Data provided:

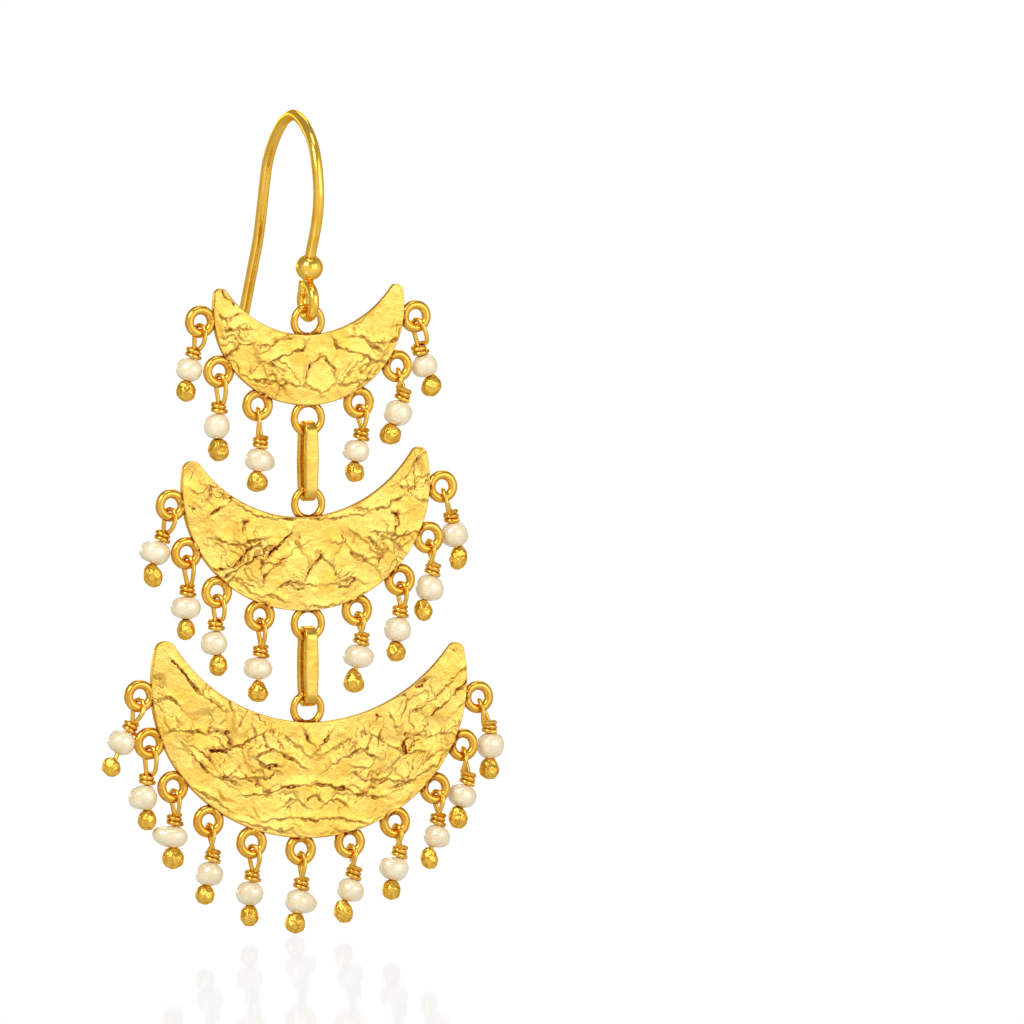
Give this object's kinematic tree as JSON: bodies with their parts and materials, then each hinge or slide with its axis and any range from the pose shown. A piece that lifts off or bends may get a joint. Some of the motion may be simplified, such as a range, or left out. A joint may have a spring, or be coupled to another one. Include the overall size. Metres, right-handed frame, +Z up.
{
  "type": "chandelier earring",
  "caption": "Drop earring: crescent plates in tiers on strap links below an ear hook, edged with pearl drops on wrapped pins.",
  "frame": {"origin": "underside of the ear hook's crown, where the ear carries it", "axes": "+Z up, the crescents stand in the XZ plane and face -Y, the hook's free leg is behind at +Y"},
  "size_m": [0.0393, 0.0201, 0.075],
  "materials": {
    "bright_gold": "polished gold plate",
    "textured_gold": "gold plate on crumpled, darkened relief",
    "deep_gold": "polished deep gold plate",
    "pearl": "cream pearl lustre"
  },
  "bodies": {
    "hook": {"ear_hook": "bright_gold", "hook_bead": "bright_gold"},
    "small_tier": {"crescent_small": "textured_gold", "pin_small_1": "deep_gold", "pearl_small_1": "pearl", "pin_small_2": "deep_gold", "pearl_small_2": "pearl", "pin_small_3": "deep_gold", "pearl_small_3": "pearl", "pin_small_4": "deep_gold", "pearl_small_4": "pearl", "pin_small_5": "deep_gold", "pearl_small_5": "pearl", "pin_small_6": "deep_gold", "pearl_small_6": "pearl"},
    "upper_link": {"link_upper": "bright_gold"},
    "medium_tier": {"crescent_medium": "textured_gold", "pin_medium_1": "deep_gold", "pearl_medium_1": "pearl", "pin_medium_2": "deep_gold", "pearl_medium_2": "pearl", "pin_medium_3": "deep_gold", "pearl_medium_3": "pearl", "pin_medium_4": "deep_gold", "pearl_medium_4": "pearl", "pin_medium_5": "deep_gold", "pearl_medium_5": "pearl", "pin_medium_6": "deep_gold", "pearl_medium_6": "pearl", "pin_medium_7": "deep_gold", "pearl_medium_7": "pearl", "pin_medium_8": "deep_gold", "pearl_medium_8": "pearl"},
    "lower_link": {"link_lower": "bright_gold"},
    "large_tier": {"crescent_large": "textured_gold", "pin_large_1": "deep_gold", "pearl_large_1": "pearl", "pin_large_2": "deep_gold", "pearl_large_2": "pearl", "pin_large_3": "deep_gold", "pearl_large_3": "pearl", "pin_large_4": "deep_gold", "pearl_large_4": "pearl", "pin_large_5": "deep_gold", "pearl_large_5": "pearl", "pin_large_6": "deep_gold", "pearl_large_6": "pearl", "pin_large_7": "deep_gold", "pearl_large_7": "pearl", "pin_large_8": "deep_gold", "pearl_large_8": "pearl", "pin_large_9": "deep_gold", "pearl_large_9": "pearl", "pin_large_10": "deep_gold", "pearl_large_10": "pearl", "pin_large_11": "deep_gold", "pearl_large_11": "pearl"}
  },
  "joints": [
    {"name": "small_tier_swing", "type": "hinge", "parent": "hook", "child": "small_tier", "pos_m": [0, -0.0034, -0.01678], "axis": [1, 0, 0], "range_deg": [-30, 30]},
    {"name": "upper_link_swing", "type": "hinge", "parent": "small_tier", "child": "upper_link", "pos_m": [0, -0.00334, -0.02833], "axis": [1, 0, 0], "range_deg": [-30, 30]},
    {"name": "medium_tier_swing", "type": "hinge", "parent": "upper_link", "child": "medium_tier", "pos_m": [0, -0.00334, -0.03341], "axis": [1, 0, 0], "range_deg": [-30, 30]},
    {"name": "lower_link_swing", "type": "hinge", "parent": "medium_tier", "child": "lower_link", "pos_m": [0, -0.00334, -0.04706], "axis": [1, 0, 0], "range_deg": [-30, 30]},
    {"name": "large_tier_swing", "type": "hinge", "parent": "lower_link", "child": "large_tier", "pos_m": [0, -0.00334, -0.05214], "axis": [1, 0, 0], "range_deg": [-30, 30]}
  ]
}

Written exercise:
Reproduce the material in full, with no word added or dropped.

Reply to the exercise:
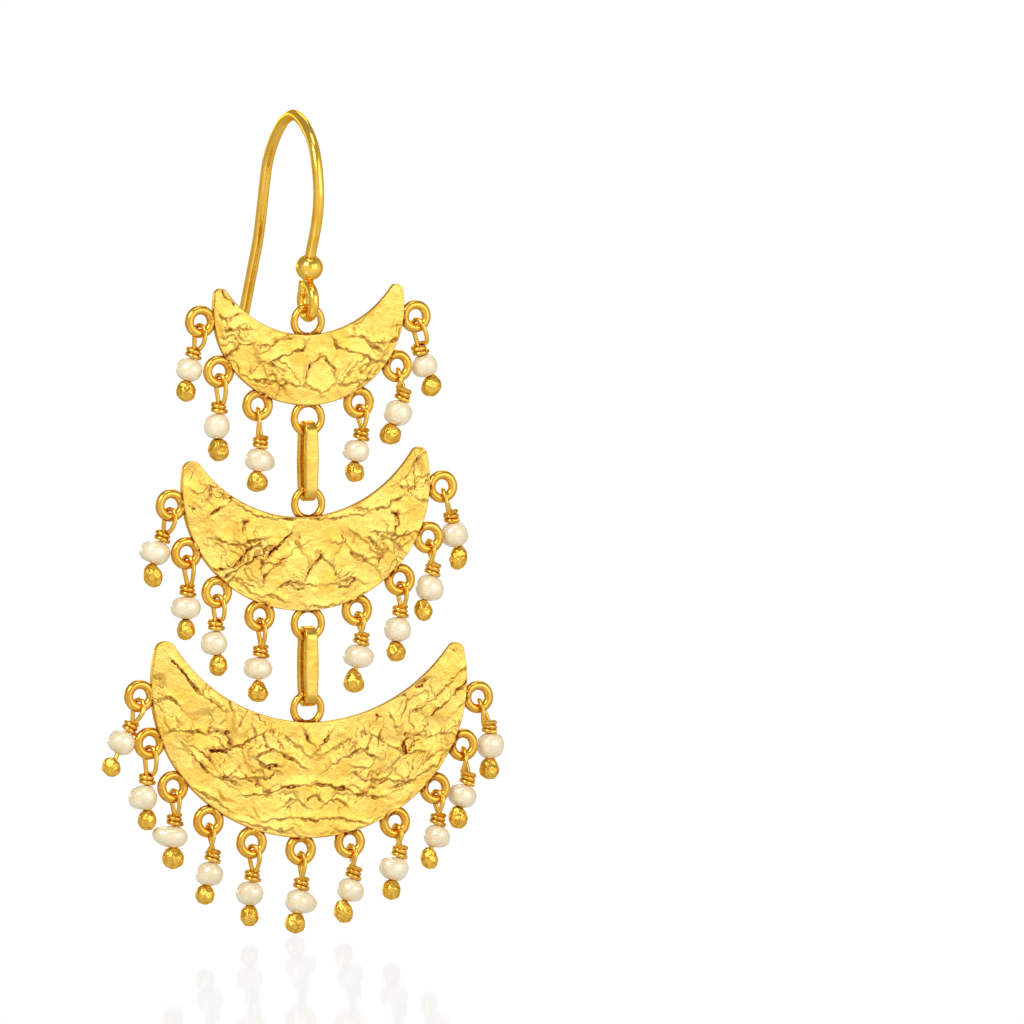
Give this object's kinematic tree as JSON: bodies with their parts and materials, then each hinge or slide with its axis and any range from the pose shown. A piece that lifts off or bends may get a joint. Some of the motion may be simplified, such as a range, or left out. A joint may have a spring, or be coupled to another one. Include the overall size. Metres, right-handed frame, +Z up.
{
  "type": "chandelier earring",
  "caption": "Drop earring: crescent plates in tiers on strap links below an ear hook, edged with pearl drops on wrapped pins.",
  "frame": {"origin": "underside of the ear hook's crown, where the ear carries it", "axes": "+Z up, the crescents stand in the XZ plane and face -Y, the hook's free leg is behind at +Y"},
  "size_m": [0.0393, 0.0201, 0.075],
  "materials": {
    "bright_gold": "polished gold plate",
    "textured_gold": "gold plate on crumpled, darkened relief",
    "deep_gold": "polished deep gold plate",
    "pearl": "cream pearl lustre"
  },
  "bodies": {
    "hook": {"ear_hook": "bright_gold", "hook_bead": "bright_gold"},
    "small_tier": {"crescent_small": "textured_gold", "pin_small_1": "deep_gold", "pearl_small_1": "pearl", "pin_small_2": "deep_gold", "pearl_small_2": "pearl", "pin_small_3": "deep_gold", "pearl_small_3": "pearl", "pin_small_4": "deep_gold", "pearl_small_4": "pearl", "pin_small_5": "deep_gold", "pearl_small_5": "pearl", "pin_small_6": "deep_gold", "pearl_small_6": "pearl"},
    "upper_link": {"link_upper": "bright_gold"},
    "medium_tier": {"crescent_medium": "textured_gold", "pin_medium_1": "deep_gold", "pearl_medium_1": "pearl", "pin_medium_2": "deep_gold", "pearl_medium_2": "pearl", "pin_medium_3": "deep_gold", "pearl_medium_3": "pearl", "pin_medium_4": "deep_gold", "pearl_medium_4": "pearl", "pin_medium_5": "deep_gold", "pearl_medium_5": "pearl", "pin_medium_6": "deep_gold", "pearl_medium_6": "pearl", "pin_medium_7": "deep_gold", "pearl_medium_7": "pearl", "pin_medium_8": "deep_gold", "pearl_medium_8": "pearl"},
    "lower_link": {"link_lower": "bright_gold"},
    "large_tier": {"crescent_large": "textured_gold", "pin_large_1": "deep_gold", "pearl_large_1": "pearl", "pin_large_2": "deep_gold", "pearl_large_2": "pearl", "pin_large_3": "deep_gold", "pearl_large_3": "pearl", "pin_large_4": "deep_gold", "pearl_large_4": "pearl", "pin_large_5": "deep_gold", "pearl_large_5": "pearl", "pin_large_6": "deep_gold", "pearl_large_6": "pearl", "pin_large_7": "deep_gold", "pearl_large_7": "pearl", "pin_large_8": "deep_gold", "pearl_large_8": "pearl", "pin_large_9": "deep_gold", "pearl_large_9": "pearl", "pin_large_10": "deep_gold", "pearl_large_10": "pearl", "pin_large_11": "deep_gold", "pearl_large_11": "pearl"}
  },
  "joints": [
    {"name": "small_tier_swing", "type": "hinge", "parent": "hook", "child": "small_tier", "pos_m": [0, -0.0034, -0.01678], "axis": [1, 0, 0], "range_deg": [-30, 30]},
    {"name": "upper_link_swing", "type": "hinge", "parent": "small_tier", "child": "upper_link", "pos_m": [0, -0.00334, -0.02833], "axis": [1, 0, 0], "range_deg": [-30, 30]},
    {"name": "medium_tier_swing", "type": "hinge", "parent": "upper_link", "child": "medium_tier", "pos_m": [0, -0.00334, -0.03341], "axis": [1, 0, 0], "range_deg": [-30, 30]},
    {"name": "lower_link_swing", "type": "hinge", "parent": "medium_tier", "child": "lower_link", "pos_m": [0, -0.00334, -0.04706], "axis": [1, 0, 0], "range_deg": [-30, 30]},
    {"name": "large_tier_swing", "type": "hinge", "parent": "lower_link", "child": "large_tier", "pos_m": [0, -0.00334, -0.05214], "axis": [1, 0, 0], "range_deg": [-30, 30]}
  ]
}